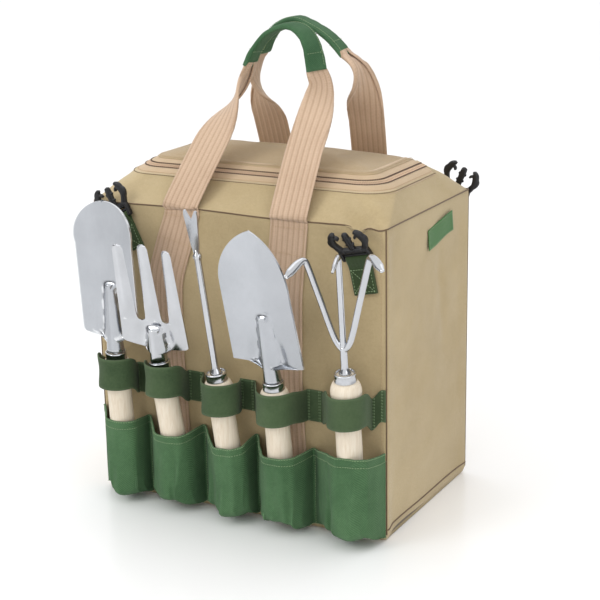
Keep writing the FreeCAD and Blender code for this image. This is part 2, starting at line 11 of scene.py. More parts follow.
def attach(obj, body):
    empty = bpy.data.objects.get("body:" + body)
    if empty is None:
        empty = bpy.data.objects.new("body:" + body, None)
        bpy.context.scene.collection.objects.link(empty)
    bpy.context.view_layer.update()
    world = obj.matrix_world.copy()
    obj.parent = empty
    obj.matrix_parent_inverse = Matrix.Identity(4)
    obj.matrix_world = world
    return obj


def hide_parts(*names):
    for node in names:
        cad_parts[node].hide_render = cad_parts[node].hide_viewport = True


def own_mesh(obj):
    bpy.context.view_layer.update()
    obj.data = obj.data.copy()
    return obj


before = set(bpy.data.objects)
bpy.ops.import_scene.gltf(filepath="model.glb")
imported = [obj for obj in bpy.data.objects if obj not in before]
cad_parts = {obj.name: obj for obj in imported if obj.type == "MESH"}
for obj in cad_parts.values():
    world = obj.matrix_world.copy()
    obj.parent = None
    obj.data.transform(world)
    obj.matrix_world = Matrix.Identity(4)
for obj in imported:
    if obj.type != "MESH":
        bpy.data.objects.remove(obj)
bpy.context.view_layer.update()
.....
Set exercise: The lines above should be duplicated exactly.

Expected answer:
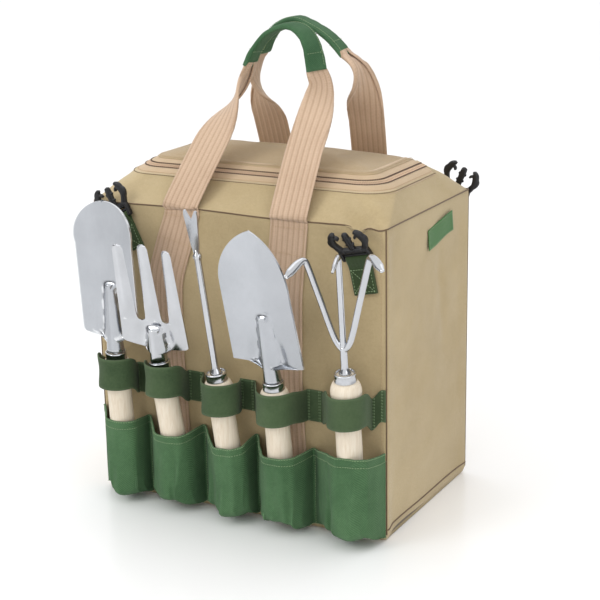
Keep writing the FreeCAD and Blender code for this image. This is part 2, starting at line 11 of scene.py. More parts follow.
def attach(obj, body):
    empty = bpy.data.objects.get("body:" + body)
    if empty is None:
        empty = bpy.data.objects.new("body:" + body, None)
        bpy.context.scene.collection.objects.link(empty)
    bpy.context.view_layer.update()
    world = obj.matrix_world.copy()
    obj.parent = empty
    obj.matrix_parent_inverse = Matrix.Identity(4)
    obj.matrix_world = world
    return obj


def hide_parts(*names):
    for node in names:
        cad_parts[node].hide_render = cad_parts[node].hide_viewport = True


def own_mesh(obj):
    bpy.context.view_layer.update()
    obj.data = obj.data.copy()
    return obj


before = set(bpy.data.objects)
bpy.ops.import_scene.gltf(filepath="model.glb")
imported = [obj for obj in bpy.data.objects if obj not in before]
cad_parts = {obj.name: obj for obj in imported if obj.type == "MESH"}
for obj in cad_parts.values():
    world = obj.matrix_world.copy()
    obj.parent = None
    obj.data.transform(world)
    obj.matrix_world = Matrix.Identity(4)
for obj in imported:
    if obj.type != "MESH":
        bpy.data.objects.remove(obj)
bpy.context.view_layer.update()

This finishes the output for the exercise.